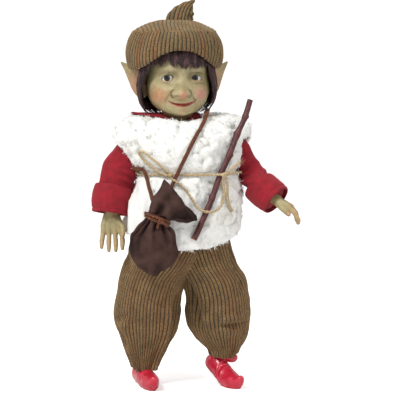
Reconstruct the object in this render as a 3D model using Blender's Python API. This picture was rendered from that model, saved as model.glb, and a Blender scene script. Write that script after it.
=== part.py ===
"""Dressed elf figurine: a stuffed cloth body with a resin head, hands and boots,
in a red shirt, corduroy trousers and hat, a fleece vest, with a twig and a pouch.

Lengths below are in millimetres and angles in degrees. The figure faces -Y, +X is
the figure's left side, +Z is up and the floor is z = 0. Names ending in _right are
on the figure's own right side, at -X.
"""
import math

import bmesh
import bpy
from mathutils import Matrix, Vector, noise

MM = 0.001

# Clearances and cloth
GAP = 0.4            # between two pieces that touch
SHIRT_CLOTH = 1.1
TROUSER_CLOTH = 1.6
FLEECE_LINING = 2.4  # clearance of the fleece over the shirt above the belt
FLEECE_THICKNESS = 7.5
FLEECE_LUMP = 0.9    # height of the fleece curls
FLEECE_ROOM = 0.5    # how far the tallest curl stands up
FLEECE_CURL = 8.5    # spacing of the fleece curls

# Trunk: rows of height, centre x, centre y, half width, half depth
TRUNK_YAW = 13
TRUNK = [
    (96, -15.5, 1, 25, 18),
    (103, -15.5, 1, 32, 23.5),
    (114, -15.0, 1, 34, 25),
    (140, -12.5, 1, 33, 24.5),
    (160, -10.5, 1, 31, 23.5),
    (171, -9.5, 1, 29.5, 23),
    (188, -12.0, 1, 33.5, 22.5),
    (199, -14.0, 1, 34, 18.5),
    (205, -15.0, 1, 27, 14),
    (207, -16.0, 1, 16, 12),
]
TRUNK_LEVELS = (96, 103, 114, 131, 150, 164, 171, 186, 191.5, 197, 203, 207)
SHIRT_HEM = 130
VEST_LEVELS = (0, 0.06, 0.13, 0.2, 0.27, 0.34, 0.4, 0.46, 0.53, 0.6, 0.67, 0.74, 0.81, 0.88, 0.94, 1)
LINING_LEVELS = (0, 0.1, 0.18, 0.25, 0.32, 0.4, 0.5, 0.6, 0.7, 0.79, 1)
TROUSER_WAIST = 147

# Outside of the fleece vest, hem to neck edge, same columns as the trunk
VEST = [
    (113, -16.0, 0, 47, 36.5),
    (121, -16.0, 0, 48, 37.5),
    (140, -14.0, 0, 46.5, 38),
    (158, -11.0, 0, 45, 37),
    (171, -9.0, 0, 43, 34),
    (184, -11.0, 0, 48, 37),
    (196, -14.0, 0, 53, 35.5),
    (206, -14.0, 0, 54.5, 29),
    (212, -14.5, 0.3, 49, 25),
    (215.2, -15.5, 0.5, 35, 22.5),
    (214.2, -18.0, 1.5, 20.5, 19),
]
VEST_SIDE_RISE = 11       # how much higher the hem is at the sides
ARM_ROOM = 4.6            # room for the arm in the fleece, round its sleeve
HAND_ROOM = 13.5          # radius of the same at the hand
NECK_NOTCH = 3            # depth of the notch below the throat
CHIN_DROP = 2.2           # how much lower the neck edge lies under the chin

# Head: rows of front height, back height, half width, front depth, back depth
HEAD_X = -18
HEAD_Y = 0
HEAD_YAW = 10
NECK_RADIUS = 10.5
NECK_BACK = 2             # neck's middle behind the head's axis
HEAD = [
    (213.0, 214.5, 10.8, 9.4, 12.6),
    (216.2, 221.0, 13.0, 16.5, 15.0),
    (217.4, 225.0, 17.0, 22.3, 19.0),
    (220.5, 228.5, 20.3, 25.3, 22.5),
    (225.0, 232.5, 22.8, 26.6, 25.0),
    (231.0, 237.5, 24.3, 27.2, 27.0),
    (237.0, 242.5, 24.7, 27.2, 28.5),
    (243.0, 247.5, 24.1, 26.4, 29.0),
    (249.0, 252.5, 23.7, 26.4, 29.0),
    (256.0, 258.0, 23.6, 26.4, 28.5),
    (264.0, 264.5, 22.4, 25.0, 27.0),
    (271.0, 271.0, 19.2, 21.3, 23.0),
    (276.5, 276.5, 13.5, 15.0, 16.0),
    (279.6, 279.6, 6.5, 7.5, 8.0),
]
EYE_SPACING = 22.4
EYE_Z = 244.6
EYE_RADIUS = 5.6
EYE_DEPTH = 17.8          # eye centre in front of the head's axis
NOSE_LENGTH = 12.5
NOSE_TIP_Z = 233
MOUTH_Z = 224.4
EAR_LENGTH = 33
EAR_WIDTH = 19
EAR_THICKNESS = 3.4
EAR_Z = 234
EAR_SWEEP = 25            # backward from the side
EAR_RISE = 41

# Wig
WIG_FRINGE_Z = 254.5
WIG_LOCK_Z = 229
WIG_NAPE_Z = 224
WIG_THICKNESS = 5.0
WIG_FRINGE_THICKNESS = 4.2
WIG_TOP_THICKNESS = 4.0

# Hat
HAT_X = -20.5
HAT_Y = 2
HAT_RADIUS = 37.6
HAT_DEPTH = 38.2
BRIM_FRONT_Z = 266.5
BRIM_DROP = 13.5
BRIM_TOP_Z = 281
BRIM_THICKNESS = 4.6
CROWN_TOP_Z = 289
CROWN_CLOTH = 2.0
BRIM_SEAT = -7.4          # the brim's inner edge, in from its widest
HAT_TIP = [               # height, centre x and radius of the curled tip
    (289.1, -16.6, 10.7),
    (293.6, -15.6, 9.6),
    (298.6, -13.6, 7.6),
    (301.8, -10.8, 5.4),
    (303.9, -7.6, 3.4),
    (305.0, -5.4, 1.4),
]

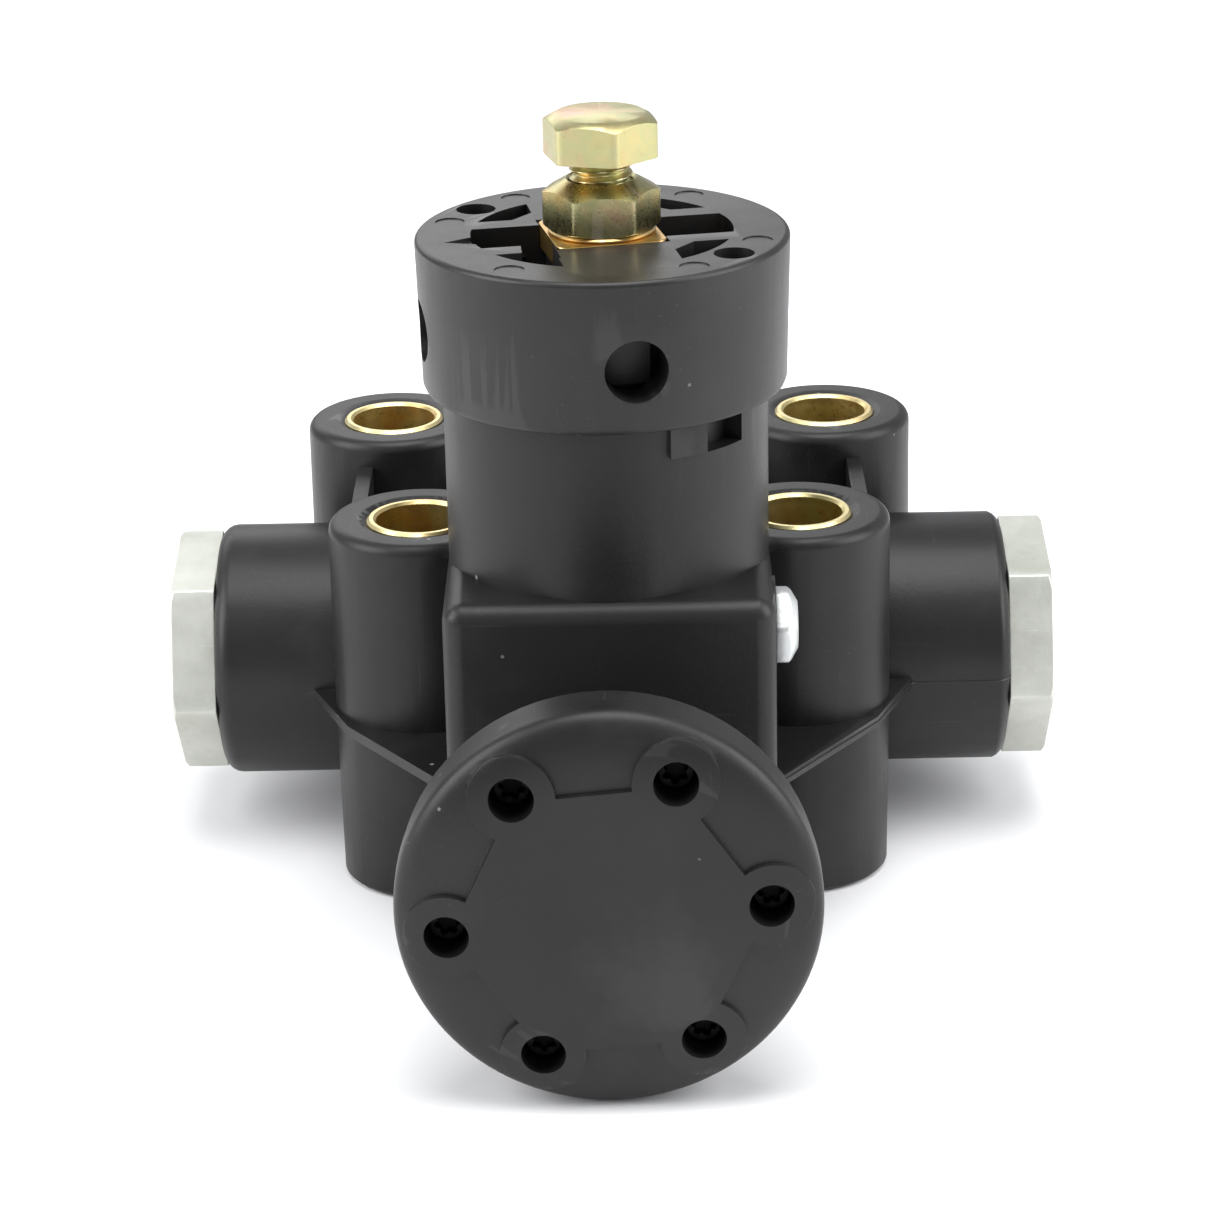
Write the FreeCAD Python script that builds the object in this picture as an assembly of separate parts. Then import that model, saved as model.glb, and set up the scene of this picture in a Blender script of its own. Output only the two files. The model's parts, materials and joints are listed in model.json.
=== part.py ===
import FreeCAD, Part
import math
import os

from FreeCAD import Vector

# A spring-set air flow control valve in moulded plastic, in millimetres.
# X runs along the two ports, left to right. Y runs from the round front cover
# to the back, and Z is up from the plane that the bolt posts stand on. The
# pieces are drawn round the point below the crossing of the ports, and moved
# at the end so that the origin is the middle of the valve's footprint.

X = Vector(1, 0, 0)
Y = Vector(0, 1, 0)
Z = Vector(0, 0, 1)

# Port tube, along X
PORT_Z = 23.5
TUBE_R = 17.2
TUBE_END = 53.7
TUBE_ROUND = 2.2

# Hexagon adapters in the tube ends
ADAPTER_FLATS = 28.6
ADAPTER_HEAD = 5.9
ADAPTER_R = 12.6
ADAPTER_DEPTH = 15.0
PORT_THREAD_R = 9.3
PORT_BORE_R = 8.5
PORT_BORE_END = 14.0

# Bolt posts and their sleeves
FRONT_POST = (24.85, -20.9)
REAR_POST = (30.45, 20.9)
POST_R = 12.1
POST_FOOT_R = 11.9
POST_TOP = 50.0
POST_ROUND = 1.5
SLEEVE_R = 6.95
SLEEVE_BORE_R = 5.75
SLEEVE_SINK = 1.2
WEB_X = 33.9
WEB_THICK = 2.0
WEB_TOP = 46.5

# Tower: a square box, a round neck and a thinner collar that the cap covers
TOWER_Y = -34.5
BOX_HALF = 20.6
BOX_FRONT = -56.5
BOX_BACK = -29.5
BOX_FLOOR = 9.0
BOX_TOP = 50.7
BOX_ROUND = 2.6
NECK_R = 20.4
NECK_TOP = 72.4
COLLAR_R = 17.2
COLLAR_TOP = 86.0
SPRING_BORE_R = 14.0
SPRING_BORE_FLOOR = 53.0

# Ledge at the mould's parting plane
LEDGE_HALF_THICK = 0.7
LEDGE_OUTLINE = ((44.0, -8.0), (34.8, -30.2), (20.0, -51.0))

# Main valve line, along Y
LINE_X = -0.5
LINE_Z = 25.2
RIM_R = 25.2
FLANGE_FACE = -85.0
FLANGE_BACK = -81.0
NOSE_R = 12.2
BOWL_R = 15.5
BOWL_FLOOR = -76.5
DIAPHRAGM_R = 17.0
DIAPHRAGM_THICK = 1.0
DISC_FRONT = FLANGE_FACE + 2.2
PLATE_R = 11.0
PLATE_THICK = 1.2
CHAMBER_R = 9.3
CHAMBER_FRONT = -14.0
PASSAGE_R = 5.5
PASSAGE_Y = 7.8
SPINDLE_R = 3.0
SPINDLE_CLEARANCE_R = 3.6
BUSH_R = 6.0
BUSH_BORE_R = 3.05
BUSH_FRONT = -60.0
BUSH_BACK = -50.0
SPINDLE_SEAL_LENGTH = 4.0
SEAT_R = 8.0
SEAT_BORE_R = 5.5
SEAT_HALF = 2.0
SEAT_GAP = 0.1
POPPET_R = 7.7
POPPET_RUBBER = 1.6
POPPET_BACK = 8.0
REAR_BOSS_R = 14.5
REAR_BOSS_END = 25.0
REAR_PLUG_INNER = 17.0

# Front cover
COVER_THICK = 6.8
COVER_RECESS = 3.7
SCREW_CIRCLE_R = 19.0
SCREW_COUNT = 6
SCREW_FIRST_ANGLE = 5.0
SCREW_WELL_R = 2.65
SCREW_WELL_FLOOR = 1.2
SCREW_HEAD_R = 2.5
SCREW_HEAD_THICK = 1.6
SCREW_R = 1.4
SCREW_REACH = 5.0
LOBE_R = 5.1
PLATEAU_FLAT = 16.2
PLATEAU_RISE = 0.7
SHOULDER_START_R = 13.5
SHOULDER_POWER = 2.6
SHOULDER_FOOT = 2.4

# Adjuster cap
CAP_TURN = 10.0
CAP_R = 23.25
CAP_FOOT_R = 22.8
CAP_BOTTOM = 72.7
CAP_TOP = 92.0
CAP_ROUND = 0.7
CAP_ROOF_THICK = 3.6
CAP_BORE_R = COLLAR_R + 0.3
CAP_PAD_R = 10.0
CAP_PAD_BOTTOM = 85.5
SPANNER_HOLE_R = 3.9
SPANNER_HOLE_Z = 80.8
PIN_HOLE_R = 2.5
PIN_CIRCLE_R = 19.5
SLOT_HALF = 4.4
SLOT_INNER = 6.4
OPENING_END_R = 16.3
WEDGE_SIDE = 7.2
WEDGE_FOOT = 7.5
WEDGE_CORNER = 2.9
MARK_R = 1.85
MARK_CIRCLE_R = 19.8
MARK_DEPTH = 0.15
MARK_ANGLES = (46, 114, 154, 226, 294, 334)
LUG_REACH = 1.6
LUG_SPAN = 24.0
LUG_BOTTOM = 74.2
LUG_TOP = 77.2
LUG_COUNT = 3
CAP_TRAVEL = 40.0

# Adjusting screw set: M8 hardware, 13 mm across the flats
THREAD_R = 3.93
NUT_BORE_R = 4.0
M8_FLATS = 12.85
SQUARE_SIDE = 13.9
SQUARE_THICK = 3.0
SQUARE_TOP = 92.1
SQUARE_TURN = 12.0
WASHER_R = 6.7
WASHER_THICK = 0.5
NUT_THICK = 6.2
NUT_FOOT_CHAMFER = 1.0
NUT_DOME = 3.0
NUT_TURN = 3.0
HEAD_BOTTOM = 101.6
HEAD_TOP = 106.9
HEAD_TURN = 45.0
HEAD_CHAMFER = 1.9
BOLT_TIP = 76.6
UPPER_SEAT_FLOOR = 76.5

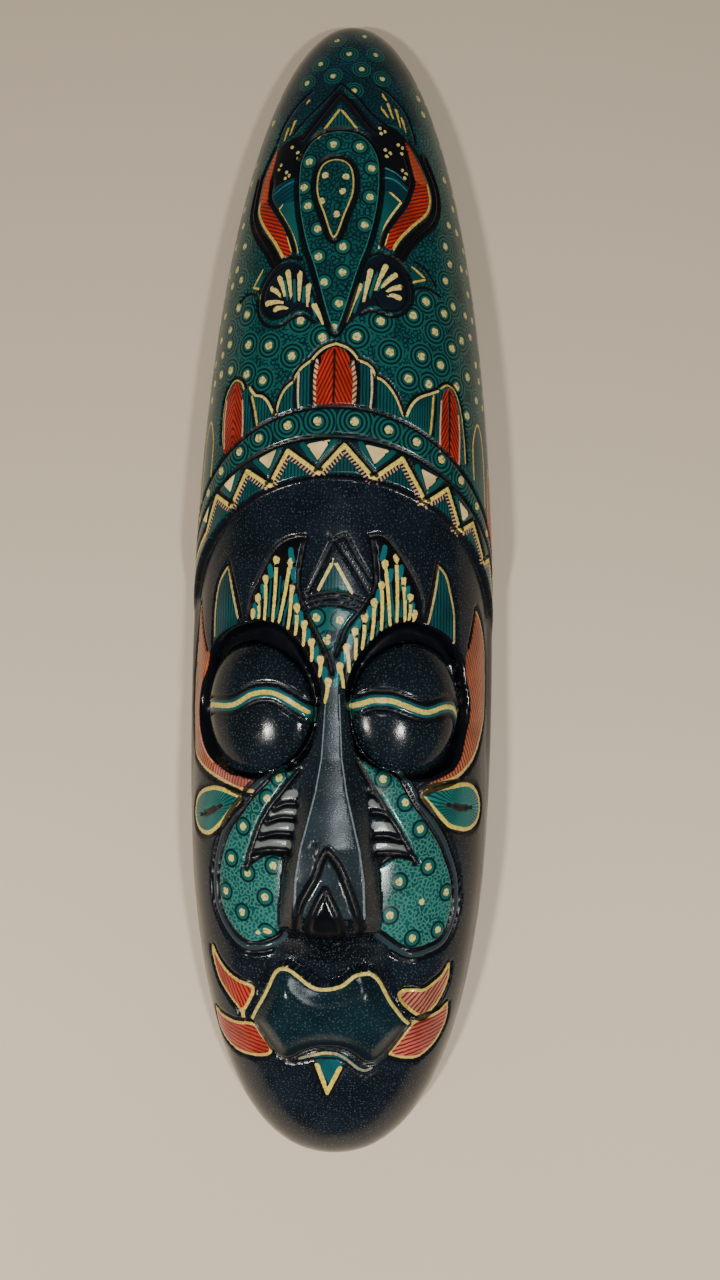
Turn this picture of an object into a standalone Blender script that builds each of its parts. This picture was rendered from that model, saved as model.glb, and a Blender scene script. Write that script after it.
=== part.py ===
"""Carved wooden mask with a long face, lying on its hollow back with the face up.

The crown points to +Y, the chin to -Y and the face to +Z. The origin is at the middle of
the flat rim. The carving is laid out on the girth of a bulging blank: each place is given
as (across, along), where across runs round the blank from its crest line.
"""
import math

import bmesh
import bpy
import numpy as np
from mathutils import Vector
from mathutils.geometry import delaunay_2d_cdt
from mathutils.kdtree import KDTree

# Blank
LENGTH = 0.500
WIDTH = 0.135
DEPTH = 0.057
WIDEST_BELOW_MIDDLE = 0.050
CROWN_POWER = 2.1
CHIN_POWER = 2.45

# Hollow in the back
RIM_WALL = 0.010
END_WALL = 0.016
FACE_WALL = 0.018

# Carving
GROOVE_WIDTH = 0.0026
GROOVE_DEPTH = 0.0014
BORDER_GAP = 0.0045
FACE_DROP = 0.0028
STEP_RUN = 0.0016
SOCKET_DEPTH = 0.0085
SOCKET_RUN = 0.0035
EYE_RISE = 0.0010
NOSE_RISE = 0.0090
LIP_RISE = 0.0048
LIP_LEDGE = 0.0010
MOUTH_RECESS = 0.0042
LIP_WALL_RUN = 0.0012

# Meshing
LINE_STEP = 0.0058
JOIN_DISTANCE = 0.0009
FILL_CLEARANCE = 0.0048
FILL_COLUMNS = 11
ROW_TURN = math.radians(4.5)

# The carving is drawn on a blank 500 long with a half girth of 97.8, and scaled with it
DRAWN_LENGTH = 500.0
DRAWN_HALF_GIRTH = 97.8
HALF_GIRTH = (WIDTH / 2 + DEPTH) / 2 * math.pi / 2
ACROSS = HALF_GIRTH / DRAWN_HALF_GIRTH
ALONG = LENGTH / DRAWN_LENGTH
CREST = -WIDEST_BELOW_MIDDLE
EYE_ACROSS = 28.5
EYE_ALONG = 27.0

for old in list(bpy.data.objects):
    bpy.data.objects.remove(old, do_unlink=True)


def end_share(y):
    """Share of the full section that is left at a place along the blank."""
    up = np.clip((y - CREST) / (LENGTH / 2 - CREST), 0, 1)
    down = np.clip((CREST - y) / (LENGTH / 2 + CREST), 0, 1)
    crown = (1 - up ** CROWN_POWER) ** (1 / CROWN_POWER)
    chin = (1 - down ** CHIN_POWER) ** (1 / CHIN_POWER)
    return np.where(y > CREST, crown, chin)


def lift(s, y, rise):
    """Point in space over girth place s, raised along the section's normal."""
    a = WIDTH / 2 * end_share(y)
    b = DEPTH * end_share(y)
    mean = np.maximum((a + b) / 2, 1e-9)
    skew = (a - b) / 4
    turn = s / mean
    for _ in range(6):
        miss = mean * turn + skew * np.sin(2 * turn) - s
        turn = turn - miss / np.maximum(mean + 2 * skew * np.cos(2 * turn), 1e-9)
    nx = np.sin(turn) / np.maximum(a, 1e-9)
    nz = np.cos(turn) / np.maximum(b, 1e-9)
    size = np.hypot(nx, nz)
    return a * np.sin(turn) + rise * nx / size, b * np.cos(turn) + rise * nz / size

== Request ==
Every line in the data above that contains "Blender" needs to be copied.

== Output for this task ==
Reconstruct the object in this render as a 3D model using Blender's Python API. This picture was rendered from that model, saved as model.glb, and a Blender scene script. Write that script after it.
Write the FreeCAD Python script that builds the object in this picture as an assembly of separate parts. Then import that model, saved as model.glb, and set up the scene of this picture in a Blender script of its own. Output only the two files. The model's parts, materials and joints are listed in model.json.
Turn this picture of an object into a standalone Blender script that builds each of its parts. This picture was rendered from that model, saved as model.glb, and a Blender scene script. Write that script after it.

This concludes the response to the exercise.